Creavy was carried off Wannamoisett on the shoulders of adoring spectators after he won and got a similarly warm welcome by the townspeople of Albany upon his return. Only a few months after his big triumph, however, Creavy fell and hurt his back. He recovered well enough to play well in 1932 in defense of his PGA title, losing to Frank Walsh on the 38th hole in the semifinals. The next year Creavy made it to the quarterfinals in 1933, but it would be his last appearance in the PGA.
In 1934 Creavy played 11 tournaments, including the inaugural Masters, where he was T-25, and the U.S. Open at Merion GC, where he shot 66 in the final round and finished T-8. He won the 1934 San Francisco Match Play, but, owing to his back problem, made only sporadic appearances on the circuit over the next five years, playing his last tour event in 1939.
Creavy cheated death in 1943 after contracting spinal meningitis, and turned to teaching golf after his difficult recovery. His PGA win became an increasingly distant memory. "He didn't talk about it too much," said Tom II. "I think there was probably some disappointment in his mind that his career was shortened as much as it was. Everybody was thinking he was really going to do something, and he got hurt."
A instructor for two decades at Saratoga State Spa and later at McGregor Links CC in Saratoga Springs, N.Y., Creavy had particular success teaching young women. Gail Sykes and Elizabeth (Doll) Story, winners of the U.S. Girls' Junior Championship in 1965 and 1967, were pupils. Former LPGA star Dottie Pepper took a lesson from Creavy when she was growing up in the late-1970s.
"It was not a very nice day, but something he said resonated with me," Pepper said. "He said, 'When the weather is at its worst, that's when you need to be at your best. Learn to practice when it's really horrible.' He chose his words carefully, but you remembered what he did say."

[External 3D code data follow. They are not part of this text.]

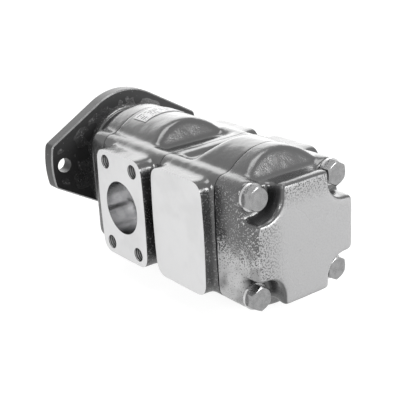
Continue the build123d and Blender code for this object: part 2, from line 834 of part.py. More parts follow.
with BuildPart() as seal_retaining_ring:
    with BuildSketch(across(seal_front_face - ring_thickness)):
        ring_outer = shaft_seal_diameter / 2 + ring_groove_depth
        Circle(ring_outer)
        Circle(ring_outer - ring_width, mode=Mode.SUBTRACT)
        with BuildLine():
            gap_start = -90 - ring_gap_angle / 2
            ring_gap = CenterArc((0, 0), ring_outer + ring_gap_reach, gap_start, ring_gap_angle)
            Line((0, 0), ring_gap @ 0)
            Line((0, 0), ring_gap @ 1)
        make_face(mode=Mode.SUBTRACT)
    extrude(amount=ring_thickness)
finish(seal_retaining_ring.part, "seal_retaining_ring")

# ------------------------------------------------------------------ joint seals and dowels
finish(joint_pair_ring(joint_a - joint_groove_depth, seal_gap), "front_joint_seal")
finish(joint_pair_ring(joint_c, seal_gap), "rear_joint_seal")

with BuildPart() as middle_joint_seals:
    add(coupling_ring(joint_b, seal_gap))
    add(gallery_ring(joint_b, seal_gap))
finish(middle_joint_seals.part, "middle_joint_seals")

for joint, place in ((joint_a, "front"), (joint_b, "middle"), (joint_c, "rear")):
    finish(dowels(joint, dowel_diameter, dowel_length), place + "_joint_dowels")
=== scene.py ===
import json
import math

import bmesh
import bpy
from mathutils import Matrix, Vector


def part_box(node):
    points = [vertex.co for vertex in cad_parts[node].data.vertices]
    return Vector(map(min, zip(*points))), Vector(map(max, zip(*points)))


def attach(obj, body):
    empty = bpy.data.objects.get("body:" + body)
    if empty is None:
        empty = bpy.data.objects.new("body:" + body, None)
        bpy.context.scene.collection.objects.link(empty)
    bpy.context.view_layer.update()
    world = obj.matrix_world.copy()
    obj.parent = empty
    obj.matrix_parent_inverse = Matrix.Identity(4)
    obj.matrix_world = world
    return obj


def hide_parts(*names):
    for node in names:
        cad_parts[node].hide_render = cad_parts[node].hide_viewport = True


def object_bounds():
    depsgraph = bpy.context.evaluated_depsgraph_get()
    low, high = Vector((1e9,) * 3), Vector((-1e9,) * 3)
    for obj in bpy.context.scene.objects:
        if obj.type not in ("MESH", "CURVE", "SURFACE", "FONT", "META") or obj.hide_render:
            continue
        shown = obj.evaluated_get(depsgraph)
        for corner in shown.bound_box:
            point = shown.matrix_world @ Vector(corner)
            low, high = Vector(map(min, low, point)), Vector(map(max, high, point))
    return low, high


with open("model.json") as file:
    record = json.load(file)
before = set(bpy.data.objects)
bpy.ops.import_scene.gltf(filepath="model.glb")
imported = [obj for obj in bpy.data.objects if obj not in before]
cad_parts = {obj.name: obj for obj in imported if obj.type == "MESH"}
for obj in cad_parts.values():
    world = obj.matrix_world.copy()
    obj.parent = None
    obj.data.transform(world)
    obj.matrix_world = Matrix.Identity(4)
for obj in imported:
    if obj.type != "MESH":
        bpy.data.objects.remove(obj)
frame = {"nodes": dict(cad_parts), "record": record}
cadBox = [list(corner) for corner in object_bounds()]
mm = 0.001
print("frame loaded")

# places shared by several pieces, read from the frame
nodes = frame["nodes"]
mounts = {mount["name"]: mount for mount in frame["record"]["mounts"]}
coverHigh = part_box("front_cover")[1]
endLow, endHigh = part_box("rear_cover")

# how every casting is skinned, cut and drilled
skinLook = {
    "weld": 0.01 * mm,  # loose triangles closer than this are merged
    "flatness": 0.02 * mm,  # how far a corner may be off a machined plane
    "voxel": 1.1 * mm,
    "melt": 56,
    "meltFactor": 0.5,
    "waveSize": 12.0 * mm,
    "waveHeight": 0.35 * mm,
    "allowance": 4.0 * mm,
    "jointGap": 0.35 * mm,
    "cutDistance": 1e-7,
    "boreGrowth": 0.1 * mm,
    "boreLead": 6 * mm,
    "boreSides": 72,
    "plugMargin": 1.6 * mm,
    "plugSides": 48,
}


def mergedCopy(node):
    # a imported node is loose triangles, so its copy is merged before any work
    bm = bmesh.new()
    bm.from_mesh(nodes[node].data)
    bmesh.ops.remove_doubles(bm, verts=bm.verts, dist=skinLook["weld"])
    return bm


def newObject(bm, name):
    mesh = bpy.data.meshes.new(name)
    bm.to_mesh(mesh)
    bm.free()
    thing = bpy.data.objects.new(name, mesh)
    bpy.context.scene.collection.objects.link(thing)
    return thing


def bakeModifiers(thing):
    graph = bpy.context.evaluated_depsgraph_get()
    mesh = bpy.data.meshes.new_from_object(thing.evaluated_get(graph))
    thing.modifiers.clear()
    thing.data = mesh


def dropObject(thing):
    mesh = thing.data
    bpy.data.objects.remove(thing)
    bpy.data.meshes.remove(mesh)


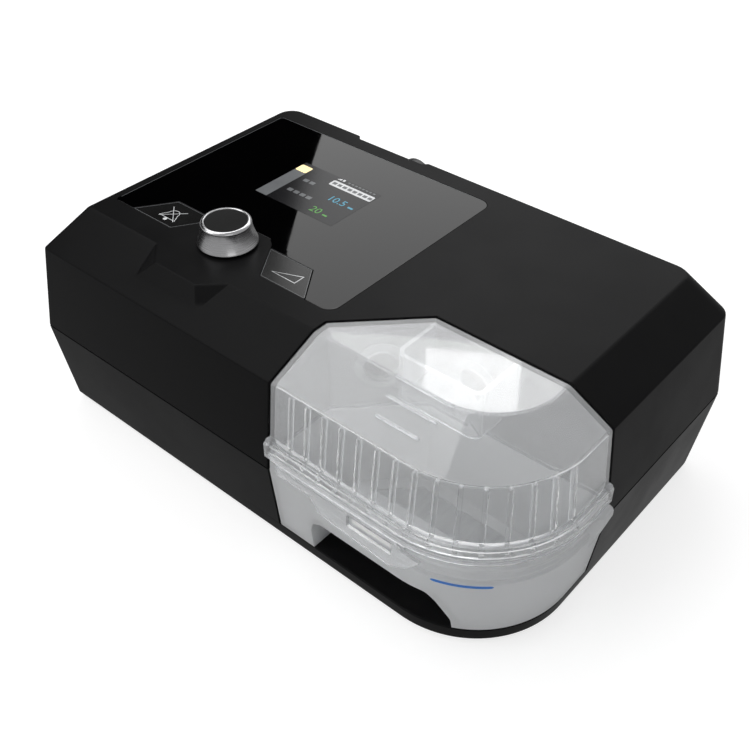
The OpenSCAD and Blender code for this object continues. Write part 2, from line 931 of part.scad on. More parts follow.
module muffler_cover() color(grey_c) {
    difference() {
        translate([box_x0, box_y0, box_z1])
            cube([box_x1 - box_x0, box_y1 - box_y0, box_t]);
        translate([blower_x, blower_y, box_z1 - 1])
            cylinder(h = box_t + 2, r = intake_r);
    }
}

module muffler_foam() color(foam_c) {
    t = 6;
    x0 = box_x0 + box_t + 0.3;
    x1 = box_x1 - box_t - 0.3;
    y0 = box_y0 + box_t + 0.3;
    y1 = box_y1 - box_t - 8;
    difference() {
        translate([x0, y0, box_z0 + box_t])
            cube([x1 - x0, y1 - y0, box_z1 - box_z0 - box_t - 0.3]);
        translate([x0 + t, y0 + t, box_z0 + box_t + t])
            cube([x1 - x0 - 2 * t, y1 - y0 - 2 * t, box_z1]);
        translate([filter_x + 4, y1 - t - 1, filter_z + 4])
            cube([filter_w - 8, t + 2, filter_h - 8]);
    }
}

// ---- blower ----

intake_r = 12;
mount_ring = 22;
vol_t = 2;
vol_h = 24;
vol_z0 = duct_z - vol_h / 2;
mount_h = vol_z0 - box_z1 - box_t;
spout_r = duct_r + vol_t;
spout_x = inlet_x;
spout_y = bay_back + wall + 4;

module blower_mounts() color(rubber_c) {
    for (a = [45:90:315])
        translate([blower_x, blower_y, vol_z0 - mount_h])
            rotate([0, 0, a])
                translate([mount_ring, 0, 0])
                    cylinder(h = mount_h, r = 4.5);
}

// the snail-shaped housing: a drum with a round spout that leaves it at a tangent
module volute(r_drum, r_spout, z0, z1, y0) {
    union() {
        translate([blower_x, blower_y, z0])
            cylinder(h = z1 - z0, r = r_drum);
        translate([spout_x, blower_y, duct_z])
            rotate([90, 0, 0])
                cylinder(h = blower_y - y0, r = r_spout);
    }
}

module blower_shell() {
    difference() {
        volute(blower_r, spout_r, vol_z0, vol_z0 + vol_h, spout_y);
        volute(blower_r - vol_t, duct_r, vol_z0 + vol_t, vol_z0 + vol_h - vol_t, spout_y - 1);
        translate([blower_x, blower_y, vol_z0 - 1])
            cylinder(h = vol_t + 2, r = intake_r);
    }
}

module blower_lower() color(grey_c) {
    intersection() {
        blower_shell();
        slab(0, duct_z);
    }
}

module blower_upper() color(grey_c) {
    difference() {
        intersection() {
            blower_shell();
            slab(duct_z, z_top);
        }
        translate([blower_x, blower_y, duct_z])
            cylinder(h = vol_h, r = 4);
    }
}

module impeller() color("#d8dadc") {
    ri = blower_r - vol_t - 5;
    z0 = vol_z0 + vol_t + 4;
    h = vol_h - 2 * vol_t - 8;
    translate([blower_x, blower_y, z0]) {
        difference() {
            union() {
                cylinder(h = 1.4, r = ri);
                cylinder(h = h, r = 5);
                for (i = [0:blade_count - 1])
                    rotate([0, 0, i * 360 / blade_count])
                        translate([ri / 2 + 2.5, 0, h / 2 + 0.2])
                            rotate([0, 0, 28])
                                cube([ri * 0.62, 1.2, h - 0.4], center = true);
            }
            translate([0, 0, h - 6])
                cylinder(h = 7, r = 1.5);
        }
        translate([0, 0, h - 6])
            cylinder(h = 6 + 4 + vol_t + 4, r = 1.5);
    }
}

motor_h = z_top - top_wall - 1.8 - vol_z0 - vol_h;
module blower_motor() color("#3a3d42") {
    translate([blower_x, blower_y, vol_z0 + vol_h])
        difference() {
            union() {
                cylinder(h = motor_h, r = 18);
                cylinder(h = 1.5, r = 21);
            }
            translate([0, 0, -1])
                cylinder(h = 7.5, r = 1.55);
        }
}

sleeve_t = 2.2;
module blower_sleeve() color(rubber_c) {
    translate([spout_x, bay_back + wall + 14, duct_z])
        rotate([90, 0, 0])
            difference() {
                cylinder(h = 14, r = spout_r + sleeve_t);
                translate([0, 0, -1])
                    cylinder(h = 11, r = spout_r);
                cylinder(h = 20, r = duct_r);
            }
}

// soft lip rings that the chamber presses against
lip_r = port_hole_r + 4;
module lip_ring() {
    difference() {
        union() {
            translate([0, 0, -0.5])
                cylinder(h = 0.5 + eps, r = lip_r);
            cylinder(h = wall, r = port_hole_r + 1.5);
        }
        translate([0, 0, -1])
            cylinder(h = wall + 2, r = port_hole_r);
    }
}
module inlet_seal() color(rubber_c) {
    translate([inlet_x, bay_back, duct_z])
        rotate([-90, 0, 0])
            lip_ring();
}
module outlet_seal() color(rubber_c) {
    translate([bay_x + slant_mid, bay_back - slant_mid, duct_z])
        rotate([0, 0, 45])
            rotate([-90, 0, 0])
                lip_ring();
}

// ---- outlet duct: from the slanting wall of the bay back to the hose port ----

duct_t = 1.6;
duct_in = port_hole_r + 0.5;
elbow_x = port_x;
elbow_y = bay_back - slant_mid + (bay_x + slant_mid - port_x);
module duct_path(r, over) {
    len = (bay_x + slant_mid - elbow_x) * sqrt(2) - wall;
    // each pipe runs on past the corner, so that the two close on each other
    past = r * tan(22.5) + 0.3;
    union() {
        translate([elbow_x - past / sqrt(2), elbow_y + past / sqrt(2), duct_z])
            rotate([0, 0, -135])
                rotate([-90, 0, 0])
                    cylinder(h = len + past + over, r = r);
        translate([elbow_x, elbow_y - past, duct_z])
            rotate([-90, 0, 0])
                cylinder(h = port_floor_y - wall - elbow_y + past + over, r = r);
    }
}
module outlet_duct() color(grey_c) {
    difference() {
        duct_path(duct_in + duct_t, 0);
        duct_path(duct_in, 1);
    }
}

module flow_sensor() color(board_c) {
    difference() {
        translate([elbow_x + 36, elbow_y - 36, duct_z - duct_in - duct_t])
            rotate([0, 0, -45])
                cube([18, 14, 12], center = true);
        duct_path(duct_in + duct_t, 0);
    }
}

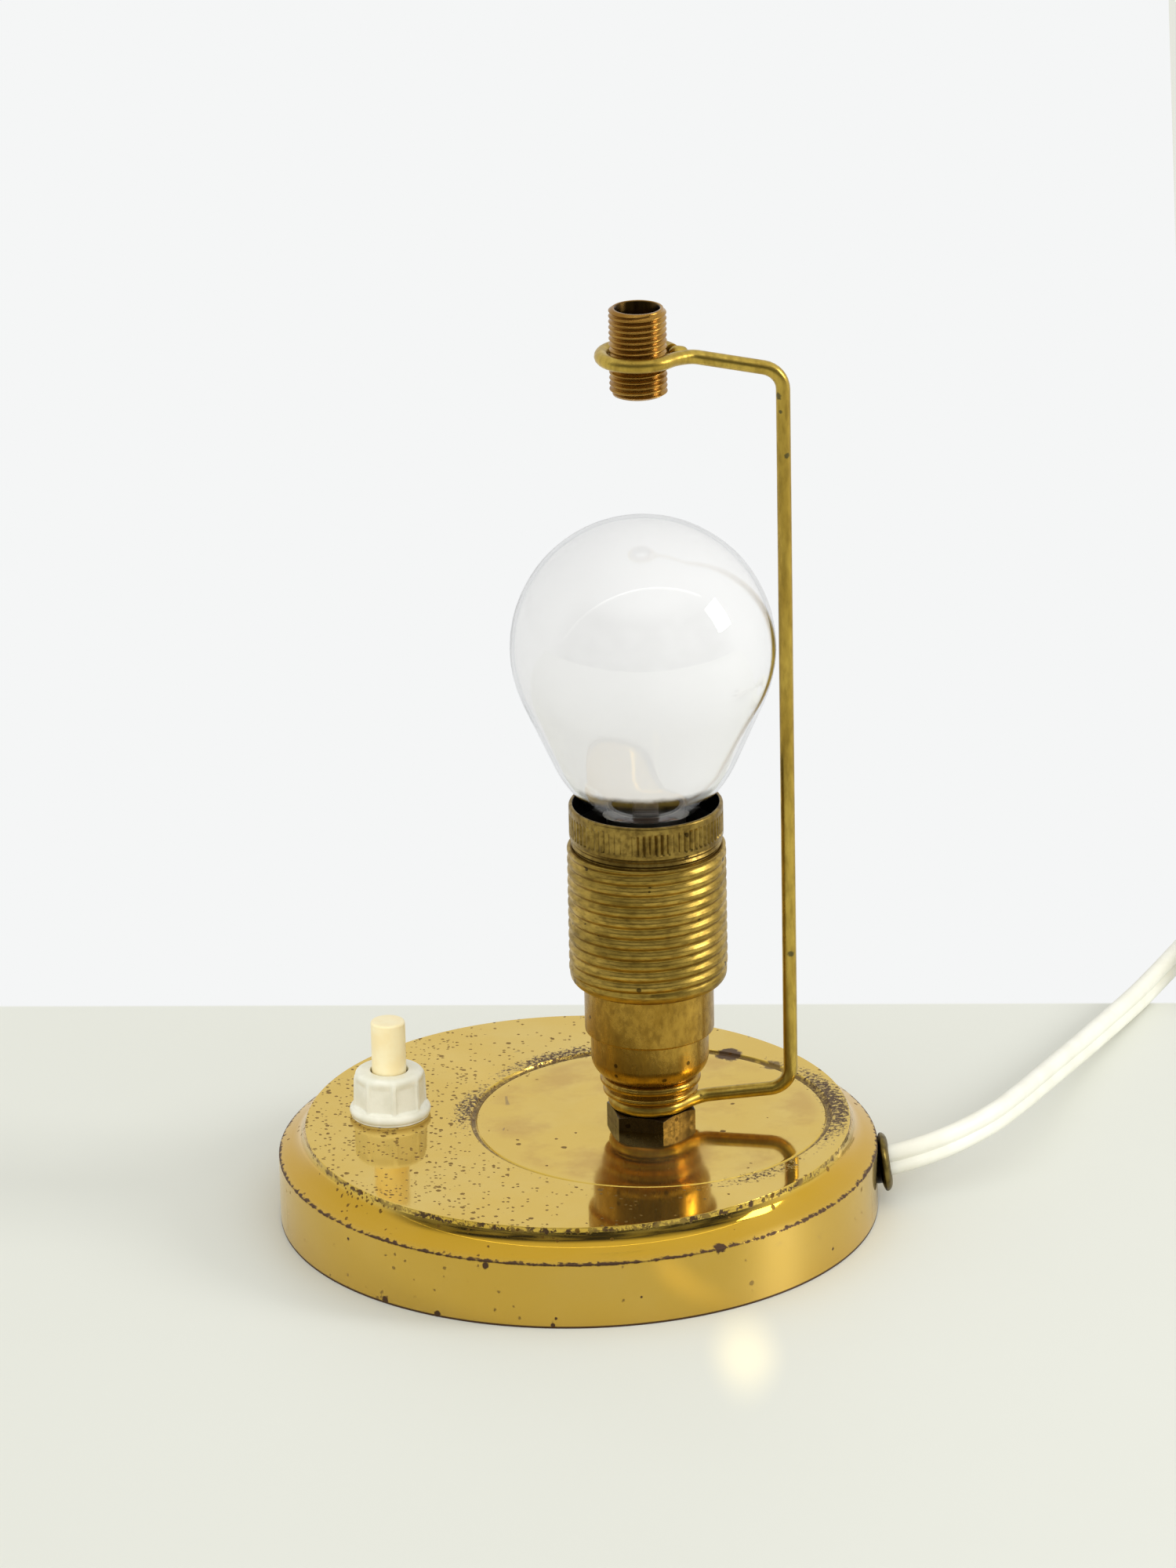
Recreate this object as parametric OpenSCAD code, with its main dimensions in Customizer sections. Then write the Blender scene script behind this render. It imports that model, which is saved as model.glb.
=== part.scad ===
// Small brass table lamp: a spun round base with a push switch and a flat twin lead,
// a threaded lampholder with a globe bulb, and a bent rod that carries a nipple for a shade.
// Millimetres, +Z up. The origin is the middle of the base, on the surface it stands on.

/* [Base] */
// Outside diameter of the base
base_d = 106; // [100:1:120]
// Height of the upright rim
rim_h = 11.8; // [11:0.2:16]
// Width of the stepped edge, from the rim to the raised plate
edge_w = 4.8; // [4:0.2:7]
// Radius of the hollow moulding below the raised plate
cove_r = 4.2; // [3.4:0.1:4.8]
// Slope of the shoulder outside the moulding, in degrees
shoulder_slope = 25; // [15:1:32]
// Wall of the spun shell
shell_t = 1; // [0.8:0.1:1.4]
// Radius of the pressed ring that the shade stands in
seat_r = 31.3; // [26:0.1:33]
// How far the plate is sunk inside the ring
seat_depth = 0.35; // [0.2:0.05:0.5]
// Radius of the groove pressed along the ring
seat_groove_r = 0.6; // [0.4:0.1:0.8]

/* [Underside] */
// Thickness of the felt under the base
felt_t = 1.2; // [0.8:0.1:2]
// Thickness of the bottom cover
cover_t = 1.2; // [0.8:0.1:1.6]
// Room for the wires between the cover and the weight
wire_room = 2.4; // [2.3:0.1:3]
// Thickness of the cast weight
weight_h = 5; // [4:0.5:6]
// Gap all round the weight
weight_gap = 1.4; // [0.8:0.1:3]
// Radius of the weight's boss under the lamp
boss_r = 9.5; // [9.2:0.1:11]
// Distance of the cover's screws from the middle
lug_at = 44; // [40:0.5:45]
// Radius of the lugs that take those screws
lug_r = 3.4; // [2.6:0.1:4]
// Radius of the cover's screws
cover_screw_r = 1.5; // [1.2:0.1:1.8]

/* [Lamp axis] */
// Lamp axis, right of the middle of the base
lamp_x = 13; // [11:0.5:14]
// Lamp axis, behind the middle of the base
lamp_y = 0.6; // [0:0.1:1]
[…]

Tommy Aaron, the 1973 Masters champion, also knew Creavy, having met him while doing a corporate outing in New York. In the late-'70s Aaron spent a few days taking lessons with Creavy. "He couldn't swing the club back very far because his entire back was fused," Aaron recalled. "I liked what he had to say about the golf swing. It was kind of the old style of swinging a club. He didn't make it very complicated. I could tell from playing with him that he had been a fine player."
Occasionally, Creavy, who died of a heart attack at age 68 on March 3, 1979, would reminisce about the old days. "He talked about playing in the first Masters, how cold it had been and how there was moonshine on the first and 10th tees," Aaron said, "how a lot of guys would take a little shot to get going."